Clothing of good quality white cotton was worn by rural intellectuals, such as teachers, in the 1950s. Good quality cotton and rayon were very precious in the early 1950s in the countryside. In the immediate postwar period ordinary rural people wore clothing made of blanket fabric, or clothing left from the army or obtained from UNICEF. Later those who remained poor wore odd jackets and pants obtained through relief programmes, while those who were more prosperous wore white clothing except for festivals, when coloured clothing was worn. Older men wore long coats “Doo-ru-ma-gui” and horsehair hats. In the winter people wore padded clothing. When rural women worked in the rice paddies, they pulled their skirts up between their legs so they became like pants. Rural people wore very clean clothes on social occasions. Women washed the clothing in cold mountain streams, and ironed it by beating it against a stone platform with wooden beaters, two women sitting facing each other. Such coats “Doo-ru-ma-gui” became a part of men’s formal wear in the early- to mid- Chosun Dynasty.
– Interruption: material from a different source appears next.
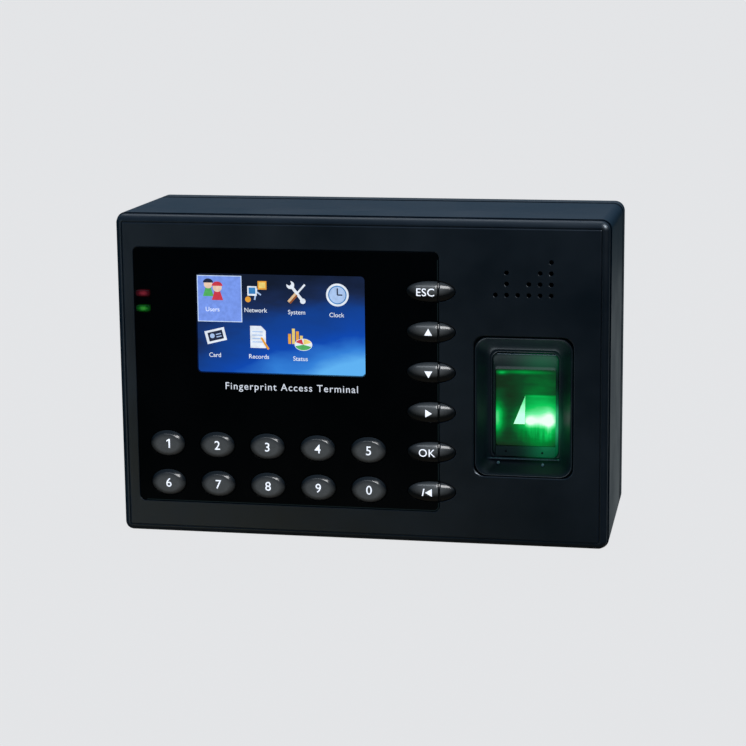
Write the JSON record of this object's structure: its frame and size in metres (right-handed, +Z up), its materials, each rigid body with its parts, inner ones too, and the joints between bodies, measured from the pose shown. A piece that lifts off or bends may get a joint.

In the middle of the Chosun Dynasty, the front panels of the coat overlapped completely, but by the end of the dynasty there was little overlap. At the end of the Chosun Dynasty, the government legislated the simplification of clothing. In the case of the “Doo-ru-ma-gui”, this meant the elimination of slits at the lower end of the side seams, and their replacement with a pair of flared gussets at each side. These often were pleated at the top for comfort. When men began wearing western-style vests with pockets after the opening of Korea to the outside world at the end of the 19th century, “Doo-ru-ma-gui” often were made with slits at waist level so that men could reach objects carried in their vest pockets. “Doo-ru-ma-gui” are still worn as festival wear, and can be worn over western clothes.. In the cities, men began wearing western suits during this period, and urban women wore Korean jackets, “Jo-go-ri”, and skirts, “Chi’ma”, in finer materials and bright colours, although by 1958 they, too, began to wear western clothing.


Mr. Waddell did not actually wear this set of clothing. He also had padded socks and rubber Korean-style shoes to complete the outfit.

Specific Techniques

All seams appear to be machine-sewn except for that attaching the inner collar or facing.